In 1921 Anna Q. went back to Sweden for the summer just as Erik Petschler was about to begin filming the populist comedy Värmlänningarna ('The Värmlanders,' UK title: Harvest of Hate). When the international star's return became known, Rosa Tillman - set to star in the film - was promptly demoted to a supporting role and Anna Q. was cast in her place. One of the major box-office successes of the 1920s, this was to be Nilsson's only Swedish film. The newspaper Stockholmstidningen praised her talent, divining its roots in her rural upbringing: "It appears that Anna Q. Nilsson finds herself entirely at home in her simple, farm-girl nature, transported in time to earlier, carefree days."

Back in Hollywood her successes continued. In 1923 she appeared in the second version of Rex Beach's box-office hit The Spoilers and in Frank Lloyd's 1925 film The Winds of Chance. But her fortunes suddenly turned. In 1926 she was injured so badly in a riding accident that she was unable to work effectively for several years. Towards the end of the silent era she attempted a comeback and was handpicked by Joseph Kennedy as a star for his newly founded RKO Pictures. But the gradual introduction of the talkies and widening standardisation made the American film market increasingly difficult to manoeuvre for an actress whose public persona was already in the process of being forgotten.
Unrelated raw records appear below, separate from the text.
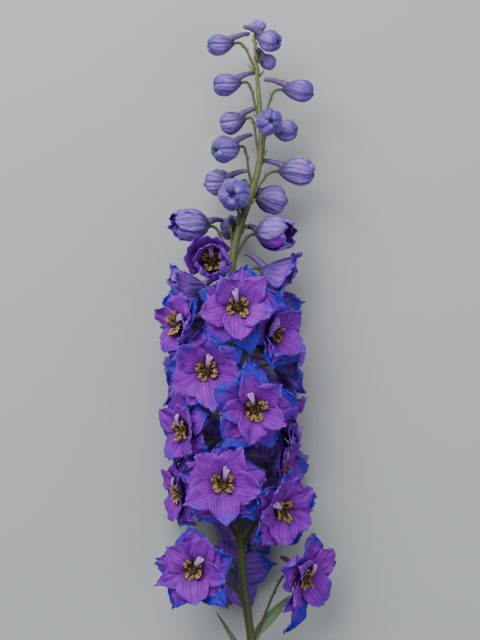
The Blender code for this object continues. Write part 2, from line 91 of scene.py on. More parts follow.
class Wire:
    # A node's output. Sums and products with it are Math nodes, and a name or number in
    # brackets gives another output of the same node.
    def __init__(self, socket):
        self.socket = socket

    def __getitem__(self, output):
        return Wire(self.socket.node.outputs[output])

    def into(self, kind, key, inputs={}, **fixed):
        return addNode(self.socket.id_data, kind, {key: self, **inputs}, **fixed)

    def apply(self, operation, other=0.0):
        return self.into("ShaderNodeMath", 0, {1: other}, operation=operation)

    def __add__(self, other):
        return self.apply("ADD", other)

    def __sub__(self, other):
        return self.apply("SUBTRACT", other)

    def __mul__(self, other):
        return self.apply("MULTIPLY", other)

    def ramp(self, fromMin, fromMax, toMin=0.0, toMax=1.0):
        return self.into("ShaderNodeMapRange", "Value", {
            "From Min": fromMin, "From Max": fromMax, "To Min": toMin, "To Max": toMax},
            interpolation_type="SMOOTHSTEP")["Result"]


def feed(socket, value):
    if isinstance(value, Wire):
        socket.id_data.links.new(value.socket, socket)
    else:
        socket.default_value = (*value, 1.0) if socket.type == "RGBA" else value


def addNode(tree, kind, inputs={}, **fixed):
    node = tree.nodes.new(kind)
    for name, value in fixed.items():
        setattr(node, name, value)
    for key, value in inputs.items():
        feed(node.inputs[key], value)
    return Wire(node.outputs[0])


def newTree(kind, name, inputs, outputs):
    # A socket is given by its default value, or by its kind where it has none
    tree = bpy.data.node_groups.new(name, kind + "NodeTree")
    for way, sockets in (("INPUT", inputs), ("OUTPUT", outputs)):
        for label, value in sockets.items():
            plain = {float: "Float", int: "Int"}.get(type(value))
            socket = tree.interface.new_socket(label, in_out=way,
                                               socket_type="NodeSocket" + (plain or value))
            if plain:
                socket.default_value = value
    given, out = tree.nodes.new("NodeGroupInput"), tree.nodes.new("NodeGroupOutput")
    return tree, Wire(given.outputs[0]), out.inputs


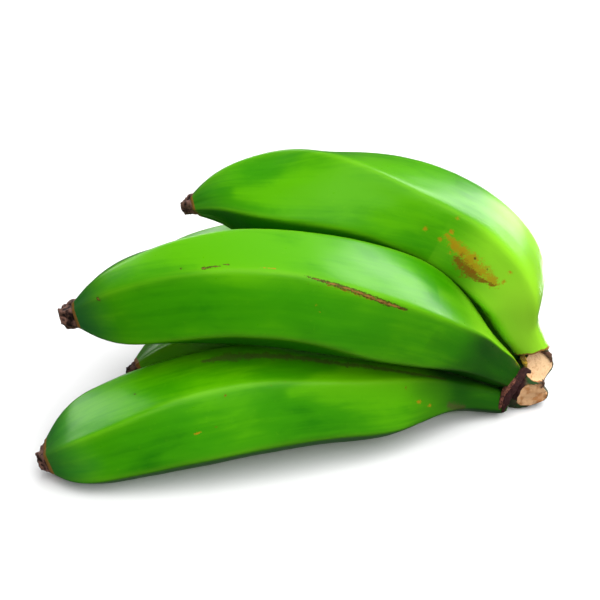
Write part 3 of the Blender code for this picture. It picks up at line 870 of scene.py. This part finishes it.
def flower_end(finger, look, seed):
    """A dried flower end: five uneven lobes that turn as they draw in, crumpled by ridged noise.

    Folds are 1 - |noise|, which gives sharp crests, and grow from the foot to the ragged end."""
    length, base, tip = BLOSSOMS[finger]
    centre, _, _ = along(FINGERS[finger][0], np.linspace(0, 1, 36))
    ahead = unit(centre[-1] - centre[-2])
    share = np.linspace(-0.12, 1, look.stations)
    line = centre[-1] + ahead * (length * share)[:, None]
    t = np.clip(share, 0, 1)
    size = base + (tip - base) * t**1.3
    size = size * np.sqrt(np.clip((1.0 - share) / 0.12, 0.02, 1))
    angle = around(look.corners)
    turn = angle[None] + 0.9 * t[:, None]
    lobes = 1 + t[:, None] ** 0.5 * (0.16 * np.cos(5 * turn) + 0.07 * np.cos(3 * turn + 2))
    plain = tube_rings(line, size, lobes)
    outward = unit(plain - line[:, None])
    ridged = 1 - 2 * np.abs(scatter(plain, 3.0, seed))
    ridged = 0.65 * ridged + 0.35 * (1 - 2 * np.abs(scatter(plain, 1.3, seed + 1)))
    grow = smooth(share, -0.05, 0.35)[:, None]
    crumple = look.crumple / MM * (0.25 + 0.75 * grow)
    rings = plain + outward * (crumple * (ridged - 0.35))[..., None]
    jag = 0.9 * scatter(plain, 1.6, seed + 2) * smooth(share, 0.5, 1.0)[:, None]
    rings = rings + ahead * jag[..., None]
    foot, end = smooth(share, 0.10, -0.02)[:, None], smooth(share, 0.85, 1.0)[:, None]
    fields = {"folds": together(np.clip(ridged * 0.5 + 0.5, 0, 1), foot, end)}
    return closed_skin(finger.replace("plantain", "blossom_end") + "_flower", press_flat(rings), fields)


class PLANTAIN_OT_peel(bpy.types.Operator):
    """Builds the peel of the five fingers"""

    bl_idname = "plantain.peel"
    bl_label = "Peel of the fingers"

    def execute(self, context):
        look = context.scene.plantain_peel
        material = peel_material(look)
        for seed, name in enumerate(FINGERS):
            share = 0.7 if "rear" in name else 1.0
            stations, corners = int(look.stations * share), int(look.corners * share)
            piece = finger_skin(name, look, stations, corners, 40 + 10 * seed)
            dress(piece, material, name)
        return {"FINISHED"}


class PLANTAIN_OT_crown(bpy.types.Operator):
    """Builds the cut crown with its dried rim"""

    bl_idname = "plantain.crown"
    bl_label = "Crown"

    def execute(self, context):
        look = context.scene.plantain_crown
        material = crown_material(look)
        dress(crown_pad(look), material, "crown")
        for seed, (name, strip) in enumerate(SHREDS.items()):
            dress(shred(name, *strip, 60 + 5 * seed), material, "crown")
        return {"FINISHED"}


class PLANTAIN_OT_flowers(bpy.types.Operator):
    """Builds the dried flower ends"""

    bl_idname = "plantain.flowers"
    bl_label = "Dried flower ends"

    def execute(self, context):
        look = context.scene.plantain_flower
        material = flower_material(look)
        for seed, name in enumerate(BLOSSOMS):
            solid = name.replace("plantain", "blossom_end")
            dress(flower_end(name, look, 80 + 7 * seed), material, solid)
        return {"FINISHED"}


# The camera: where it stands and what it looks at, in millimetres from the tables' origin
CAMERA_AT = np.array((-214.5, -607.2, 374.2))
CAMERA_TO = np.array((-7.4, -39.5, 84.9))
LENS = 85.0
# Directions are as seen from the cluster: degrees to the right of the camera's forward
# direction, and degrees up.  A broad light has the angle that it fills, and a panel, which
# only shows as a reflection, has its distance, width and height in metres.
BROAD_LIGHTS = {
    "front_light": ((160, 50), 70),
    "rear_light": ((40, 60), 60),
    "side_light": ((80, 35), 60),
    "low_light": ((140, -35), 90),
}
PANELS = {
    "right_panel": ((55, 34), 1.4, (0.57, 1.35)),
    "low_panel": ((27, -10), 1.4, (0.56, 0.6)),
    "far_panel": ((-20, 26), 1.6, (0.6, 0.8)),
    "left_panel": ((-60, 32), 1.4, (0.5, 0.62)),
}


def aim(item, place, target):
    """Puts a light or camera in place and points it at the target."""
    item.location = place
    item.rotation_euler = (Vector(target) - Vector(place)).to_track_quat("-Z", "Y").to_euler()
    bpy.context.scene.collection.objects.link(item)


def lamp(name, kind, place, target, hidden, **values):
    """A light with the given values, pointed at the target and hidden from some rays."""
    light = bpy.data.lights.new(name, kind)
    for key, value in values.items():
        setattr(light, key, value)
    item = bpy.data.objects.new(name, light)
    for rays in hidden:
        setattr(item, rays, False)
    aim(item, place, target)


def towards(direction, ahead, right):
    """The unit vector of a direction given in degrees to the right and up."""
    turn, rise = (math.radians(value) for value in direction)
    level = right * math.sin(turn) + ahead * math.cos(turn)
    return level * math.cos(rise) + np.array((0, 0, math.sin(rise)))


class PLANTAIN_OT_stage(bpy.types.Operator):
    """Builds the floor, the lights and the camera"""

    bl_idname = "plantain.stage"
    bl_label = "Stage"

    def execute(self, context):
        scene = context.scene
        look = scene.plantain_stage
        half = look.floor_width / 2
        mesh = bpy.data.meshes.new("floor")
        corners = [(-half, -half, 0), (half, -half, 0), (half, half, 0), (-half, half, 0)]
        mesh.from_pydata(corners, [], [(0, 1, 2, 3)])
        mesh.materials.append(floor_material(look))
        floor = bpy.data.objects.new("floor", mesh)
        scene.collection.objects.link(floor)
        floor.visible_diffuse = False
        floor.visible_glossy = False
        floor.visible_shadow = False
        target = (CAMERA_TO - MIDDLE) * MM
        ahead = CAMERA_TO - CAMERA_AT
        ahead = np.array((ahead[0], ahead[1], 0)) / math.hypot(ahead[0], ahead[1])
        right = np.array((ahead[1], -ahead[0], 0))
        for name, (direction, angle) in BROAD_LIGHTS.items():
            lamp(name, "SUN", target + towards(direction, ahead, right), target, ("visible_glossy",),
                 energy=getattr(look, name), angle=math.radians(angle))
        for name, (direction, distance, (width, tall)) in PANELS.items():
            lamp(name, "AREA", target + distance * towards(direction, ahead, right), target,
                 ("visible_diffuse", "visible_camera"), shape="RECTANGLE", size=width, size_y=tall,
                 energy=getattr(look, name) * math.pi * width * tall)
        world = bpy.data.worlds.new("even_light")
        world.use_nodes = True
        tree = world.node_tree
        background = tree.nodes["Background"].inputs
        background["Color"].default_value = (1, 1, 1, 1)
        path = tree.nodes.new("ShaderNodeLightPath")
        seen = tree.nodes.new("ShaderNodeMath")   # the camera sees white, and the rest gets the sky
        seen.inputs[1].default_value = look.sky
        tree.links.new(path.outputs["Is Camera Ray"], seen.inputs[0])
        tree.links.new(seen.outputs[0], background["Strength"])
        scene.world = world
        lens = bpy.data.cameras.new("camera")
        lens.lens = LENS
        lens.sensor_width = 36
        lens.clip_end = 100
        camera = bpy.data.objects.new("camera", lens)
        aim(camera, (CAMERA_AT - MIDDLE) * MM, target)
        scene.camera = camera
        scene.view_settings.view_transform = "Standard"
        return {"FINISHED"}


# Each operator, where its settings are kept, and what they are
PIECES = (
    (PLANTAIN_OT_peel, "plantain_peel", PeelSettings),
    (PLANTAIN_OT_crown, "plantain_crown", CrownSettings),
    (PLANTAIN_OT_flowers, "plantain_flower", FlowerSettings),
    (PLANTAIN_OT_stage, "plantain_stage", StageSettings),
)


class PLANTAIN_PT_panel(bpy.types.Panel):
    """Lists the pieces and their settings"""

    bl_idname = "PLANTAIN_PT_panel"
    bl_label = "Plantain cluster"
    bl_space_type = "VIEW_3D"
    bl_region_type = "UI"
    bl_category = "Plantains"

    def draw(self, context):
        for operator, key, group in PIECES:
            box = self.layout.box()
            box.operator(operator.bl_idname)
            for setting in group.__annotations__:
                box.prop(getattr(context.scene, key), setting)


def register():
    for operator, key, group in PIECES:
        bpy.utils.register_class(group)
        bpy.utils.register_class(operator)
        setattr(bpy.types.Scene, key, bpy.props.PointerProperty(type=group))
    bpy.utils.register_class(PLANTAIN_PT_panel)


def unregister():
    bpy.utils.unregister_class(PLANTAIN_PT_panel)
    for operator, key, group in reversed(PIECES):
        delattr(bpy.types.Scene, key)
        bpy.utils.unregister_class(operator)
        bpy.utils.unregister_class(group)


def main():
    """Builds everything in order."""
    register()
    bpy.ops.plantain.peel()
    bpy.ops.plantain.crown()
    bpy.ops.plantain.flowers()
    bpy.ops.plantain.stage()


if __name__ == "__main__":
    main()
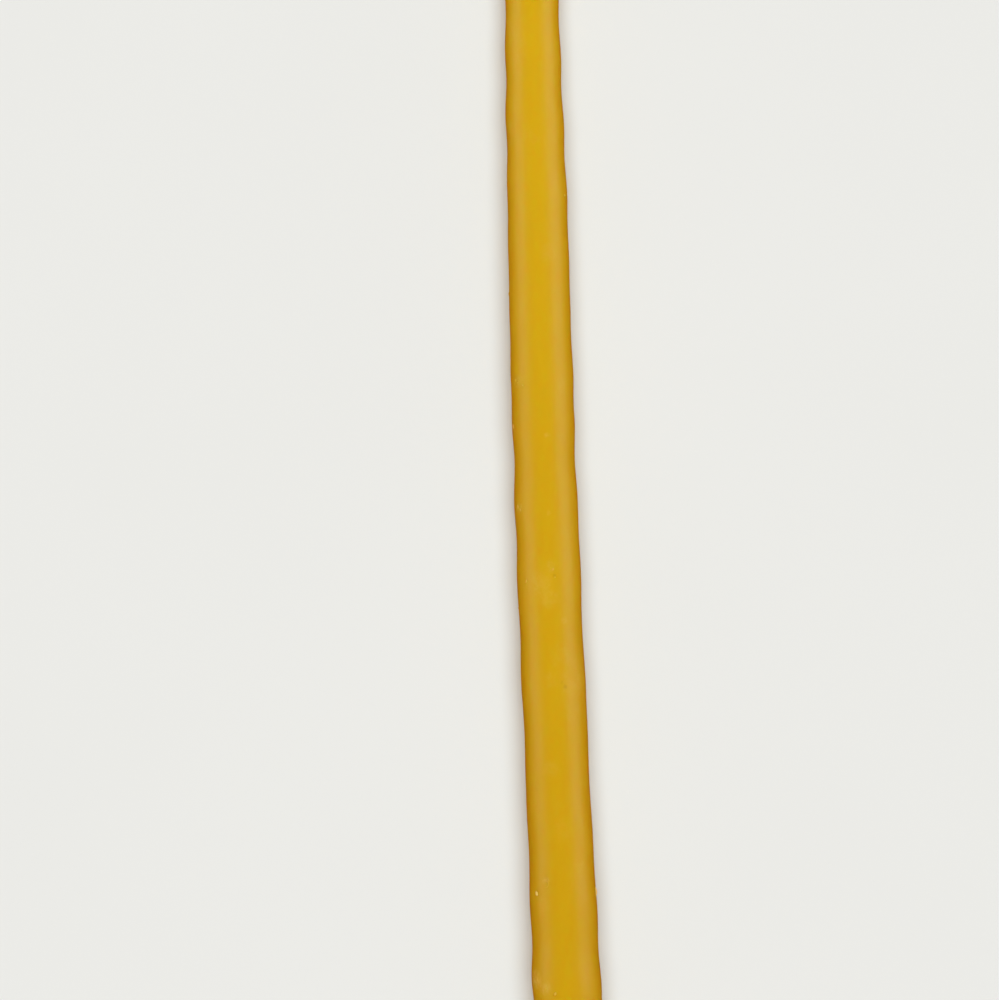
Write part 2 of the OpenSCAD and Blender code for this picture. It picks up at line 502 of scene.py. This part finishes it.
def across_wick(x):
    """The wick's middle line at each x, and the two directions across it."""
    middle = np.stack([x, wick_y(x), wick_z(x)], -1)
    ahead = np.gradient(middle, axis=0)
    ahead /= np.linalg.norm(ahead, axis=1, keepdims=True)
    side = np.cross([0, 0, 1], ahead)
    side /= np.linalg.norm(side, axis=1, keepdims=True)
    return middle, side, np.cross(ahead, side)


def tube_along(path, radius, columns):
    """A tube round a path of points, with one radius or one for each point."""
    ahead = np.gradient(path, axis=0)
    ahead /= np.linalg.norm(ahead, axis=1, keepdims=True)
    across = np.cross(ahead, ASLANT)
    across /= np.linalg.norm(across, axis=1, keepdims=True)
    up = np.cross(ahead, across)
    a = 2 * np.pi * np.arange(columns) / columns
    spokes = across[:, None] * np.cos(a)[:, None] + up[:, None] * np.sin(a)[:, None]
    return path[:, None] + spokes * np.reshape(radius, (-1, 1, 1))


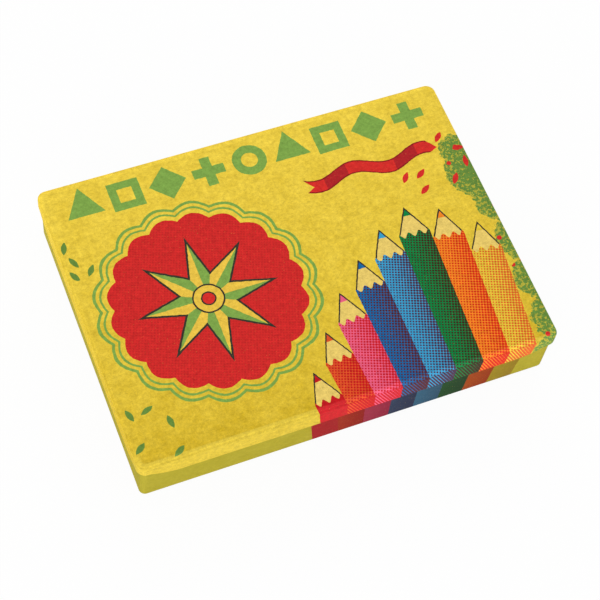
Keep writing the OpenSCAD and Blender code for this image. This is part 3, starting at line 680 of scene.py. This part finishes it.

From the early 1930s to the mid 1950s Anna Q. took part in some 40 or so films, although the roles she played finally became so obscure that her name got no mention in the credits. Despite this she managed, even during this period, to appear in a number of classics such as They Died with Their Boots On (Raoul Walsh, 1941) and An American in Paris (Vincente Minnelli, 1951).

With her appearance at that bridge table in Sunset Blvd., her career acquired a radiant, poetic dimension. At the same time, the performance also set the predominant tone for her posthumous reputation. For Anna Q. Nilsson this role as a former film star became the very one for which she is perhaps best known.